----- Recorded data
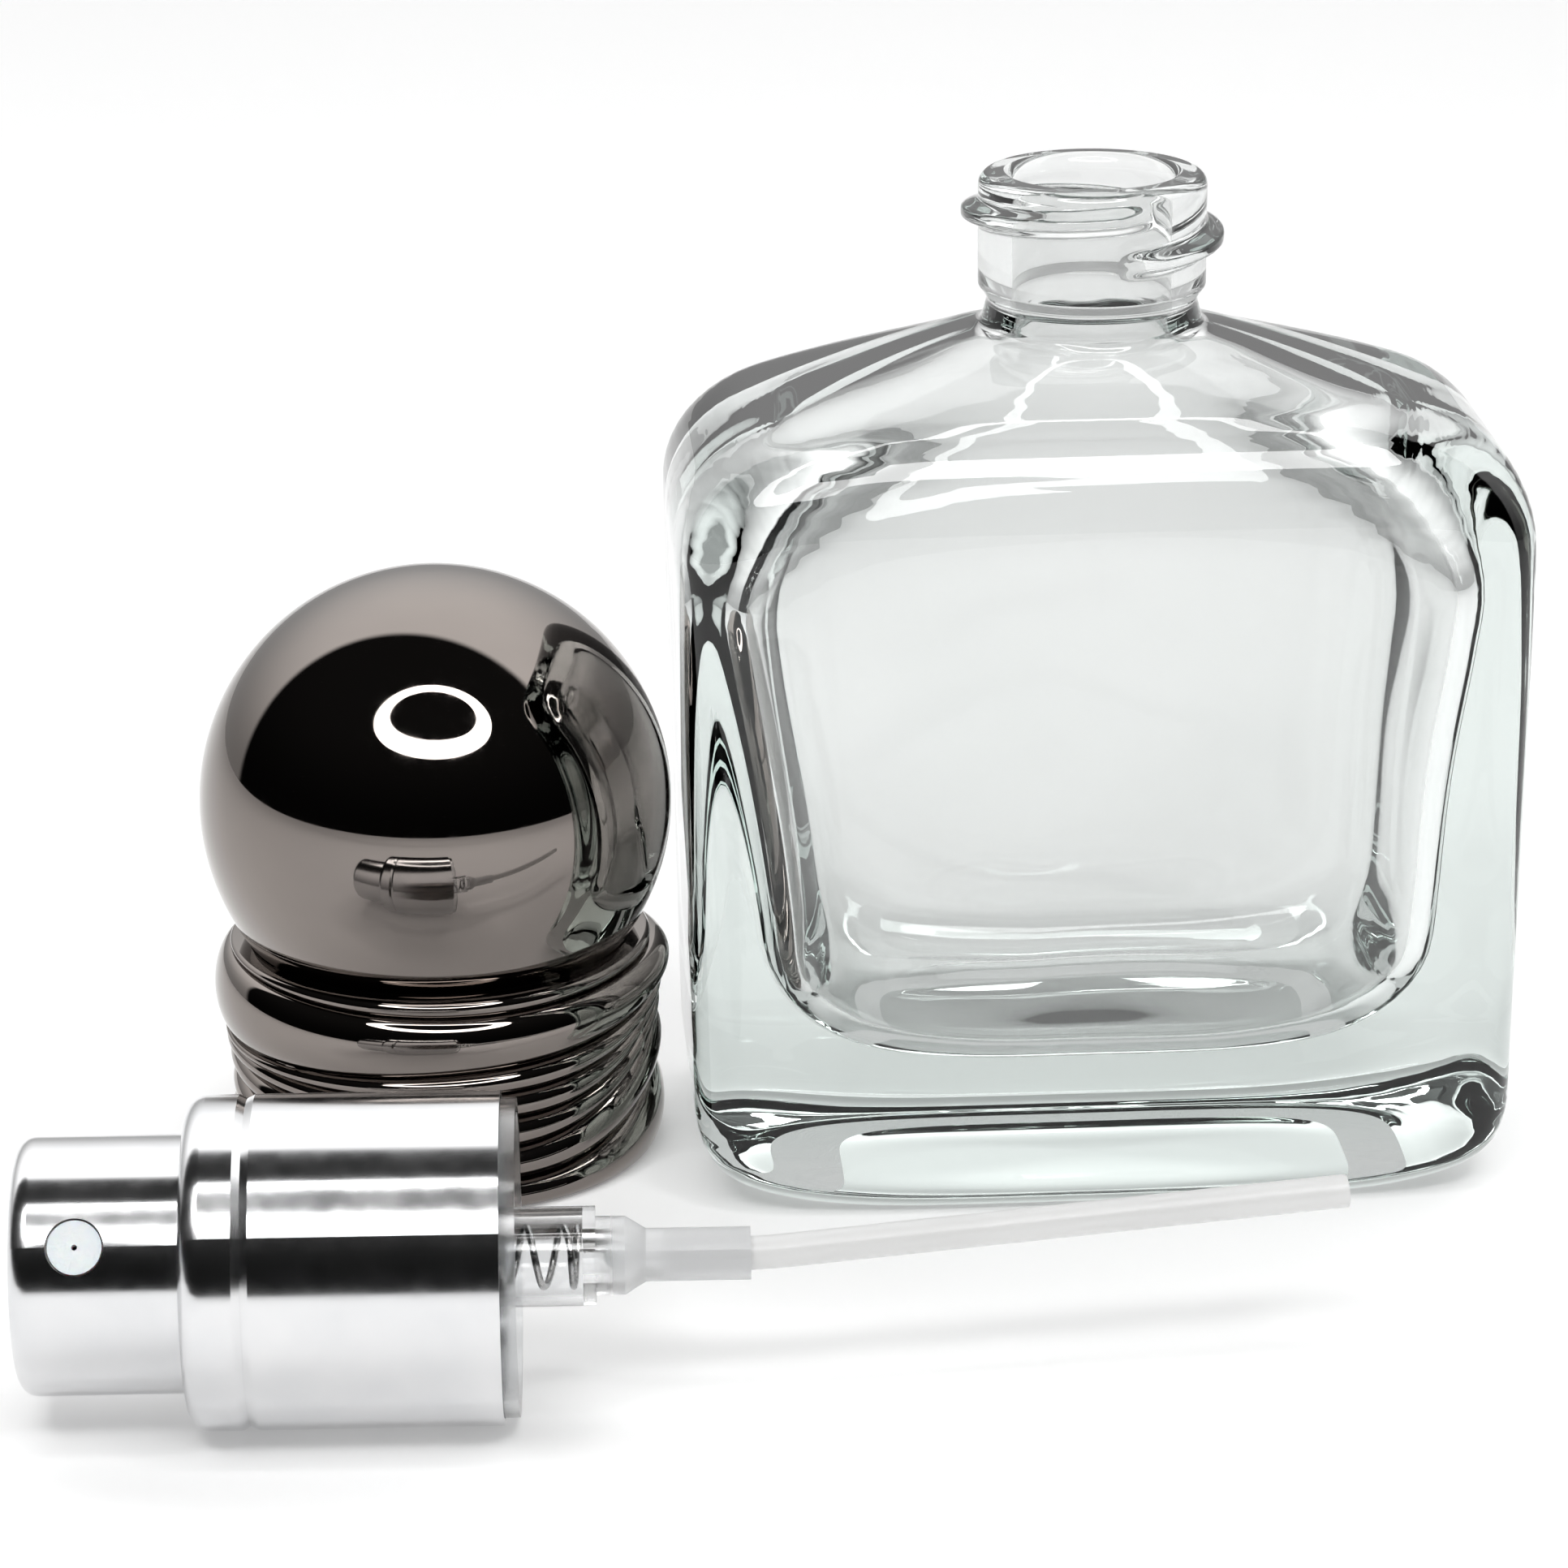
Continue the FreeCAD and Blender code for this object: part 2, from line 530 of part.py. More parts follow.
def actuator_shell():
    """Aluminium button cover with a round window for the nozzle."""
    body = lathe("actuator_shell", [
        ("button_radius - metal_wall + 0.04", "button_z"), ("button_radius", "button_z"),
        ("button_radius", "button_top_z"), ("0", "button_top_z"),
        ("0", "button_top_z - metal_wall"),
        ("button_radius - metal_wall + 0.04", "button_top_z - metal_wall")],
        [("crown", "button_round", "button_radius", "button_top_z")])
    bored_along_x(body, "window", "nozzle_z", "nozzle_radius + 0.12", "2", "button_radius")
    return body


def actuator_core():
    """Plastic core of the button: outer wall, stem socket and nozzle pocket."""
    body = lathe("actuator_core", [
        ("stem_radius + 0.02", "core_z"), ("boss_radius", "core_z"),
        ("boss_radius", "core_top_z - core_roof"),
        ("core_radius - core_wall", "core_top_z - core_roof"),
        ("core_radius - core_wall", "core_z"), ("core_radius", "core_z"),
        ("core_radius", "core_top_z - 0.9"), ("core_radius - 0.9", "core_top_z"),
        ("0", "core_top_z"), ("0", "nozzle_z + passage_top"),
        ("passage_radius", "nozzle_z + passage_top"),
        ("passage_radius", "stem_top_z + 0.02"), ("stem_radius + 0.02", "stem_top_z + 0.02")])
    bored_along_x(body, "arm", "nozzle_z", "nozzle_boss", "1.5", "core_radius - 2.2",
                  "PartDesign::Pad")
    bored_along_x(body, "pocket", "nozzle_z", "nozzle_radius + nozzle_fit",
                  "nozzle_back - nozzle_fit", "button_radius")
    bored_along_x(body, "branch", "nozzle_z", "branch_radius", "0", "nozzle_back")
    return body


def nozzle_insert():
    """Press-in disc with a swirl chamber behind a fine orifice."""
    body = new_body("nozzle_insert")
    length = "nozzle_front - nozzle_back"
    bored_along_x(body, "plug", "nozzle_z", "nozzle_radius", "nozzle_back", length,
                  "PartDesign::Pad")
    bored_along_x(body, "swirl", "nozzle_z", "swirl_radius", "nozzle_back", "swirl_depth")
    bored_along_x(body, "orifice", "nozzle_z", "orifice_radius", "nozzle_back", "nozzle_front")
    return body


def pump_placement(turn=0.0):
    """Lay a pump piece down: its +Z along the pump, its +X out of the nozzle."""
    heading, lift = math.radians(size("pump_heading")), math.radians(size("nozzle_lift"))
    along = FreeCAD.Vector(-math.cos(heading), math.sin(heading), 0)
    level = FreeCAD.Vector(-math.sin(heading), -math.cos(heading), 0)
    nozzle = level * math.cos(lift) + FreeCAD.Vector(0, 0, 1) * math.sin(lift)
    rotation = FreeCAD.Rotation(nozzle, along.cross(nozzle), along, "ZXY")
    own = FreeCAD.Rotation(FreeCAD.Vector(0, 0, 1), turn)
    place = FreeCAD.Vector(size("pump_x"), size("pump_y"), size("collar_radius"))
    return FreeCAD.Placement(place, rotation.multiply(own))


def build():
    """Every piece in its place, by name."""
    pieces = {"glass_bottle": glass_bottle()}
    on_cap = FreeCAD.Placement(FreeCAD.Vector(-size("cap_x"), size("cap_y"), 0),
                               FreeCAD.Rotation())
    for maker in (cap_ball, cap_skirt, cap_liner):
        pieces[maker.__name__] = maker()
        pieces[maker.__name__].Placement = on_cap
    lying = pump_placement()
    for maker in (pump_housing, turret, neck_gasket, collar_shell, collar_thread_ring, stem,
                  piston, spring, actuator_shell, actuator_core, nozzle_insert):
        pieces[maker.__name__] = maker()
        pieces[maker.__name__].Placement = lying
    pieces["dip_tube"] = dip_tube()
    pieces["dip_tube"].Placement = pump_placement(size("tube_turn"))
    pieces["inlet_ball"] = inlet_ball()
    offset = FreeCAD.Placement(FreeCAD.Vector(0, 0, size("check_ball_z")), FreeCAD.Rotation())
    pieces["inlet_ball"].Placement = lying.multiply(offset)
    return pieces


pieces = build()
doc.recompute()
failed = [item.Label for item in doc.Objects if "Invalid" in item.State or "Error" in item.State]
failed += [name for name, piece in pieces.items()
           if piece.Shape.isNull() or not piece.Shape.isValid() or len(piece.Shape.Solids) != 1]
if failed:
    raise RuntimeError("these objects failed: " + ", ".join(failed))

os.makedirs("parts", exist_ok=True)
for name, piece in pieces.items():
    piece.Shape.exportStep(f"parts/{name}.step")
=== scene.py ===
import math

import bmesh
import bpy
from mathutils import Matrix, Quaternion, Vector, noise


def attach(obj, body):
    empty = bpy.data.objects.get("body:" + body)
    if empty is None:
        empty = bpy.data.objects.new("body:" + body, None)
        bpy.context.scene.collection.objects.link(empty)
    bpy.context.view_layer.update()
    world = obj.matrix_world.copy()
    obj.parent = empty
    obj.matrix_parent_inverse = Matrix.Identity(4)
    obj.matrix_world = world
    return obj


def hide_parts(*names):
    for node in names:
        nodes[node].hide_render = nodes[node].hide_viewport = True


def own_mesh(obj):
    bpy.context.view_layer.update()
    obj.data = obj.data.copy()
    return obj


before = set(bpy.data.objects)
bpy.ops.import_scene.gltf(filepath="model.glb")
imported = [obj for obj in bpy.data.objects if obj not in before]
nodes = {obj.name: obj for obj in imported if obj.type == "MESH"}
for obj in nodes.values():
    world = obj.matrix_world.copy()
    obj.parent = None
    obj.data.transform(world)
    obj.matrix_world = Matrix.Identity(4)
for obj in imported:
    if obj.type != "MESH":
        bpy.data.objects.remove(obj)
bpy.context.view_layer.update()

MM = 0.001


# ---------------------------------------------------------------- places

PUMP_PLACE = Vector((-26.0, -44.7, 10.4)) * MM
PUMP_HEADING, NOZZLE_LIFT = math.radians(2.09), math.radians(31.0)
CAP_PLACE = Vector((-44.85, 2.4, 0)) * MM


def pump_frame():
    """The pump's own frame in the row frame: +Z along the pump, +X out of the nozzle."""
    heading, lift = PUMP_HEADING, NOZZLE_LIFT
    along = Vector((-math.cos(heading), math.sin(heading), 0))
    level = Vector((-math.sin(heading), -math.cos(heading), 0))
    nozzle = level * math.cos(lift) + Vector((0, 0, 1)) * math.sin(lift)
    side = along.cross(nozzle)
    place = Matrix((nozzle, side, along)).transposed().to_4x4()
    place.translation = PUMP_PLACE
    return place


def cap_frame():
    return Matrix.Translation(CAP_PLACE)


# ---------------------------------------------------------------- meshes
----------
(Job)
Print exactly the lines from the line with "pieces = build()" to the line with "for node in", both included, and nothing else.

(Response to this task)
pieces = build()
doc.recompute()
failed = [item.Label for item in doc.Objects if "Invalid" in item.State or "Error" in item.State]
failed += [name for name, piece in pieces.items()
           if piece.Shape.isNull() or not piece.Shape.isValid() or len(piece.Shape.Solids) != 1]
if failed:
    raise RuntimeError("these objects failed: " + ", ".join(failed))

os.makedirs("parts", exist_ok=True)
for name, piece in pieces.items():
    piece.Shape.exportStep(f"parts/{name}.step")
=== scene.py ===
import math

import bmesh
import bpy
from mathutils import Matrix, Quaternion, Vector, noise


def attach(obj, body):
    empty = bpy.data.objects.get("body:" + body)
    if empty is None:
        empty = bpy.data.objects.new("body:" + body, None)
        bpy.context.scene.collection.objects.link(empty)
    bpy.context.view_layer.update()
    world = obj.matrix_world.copy()
    obj.parent = empty
    obj.matrix_parent_inverse = Matrix.Identity(4)
    obj.matrix_world = world
    return obj


def hide_parts(*names):
    for node in names:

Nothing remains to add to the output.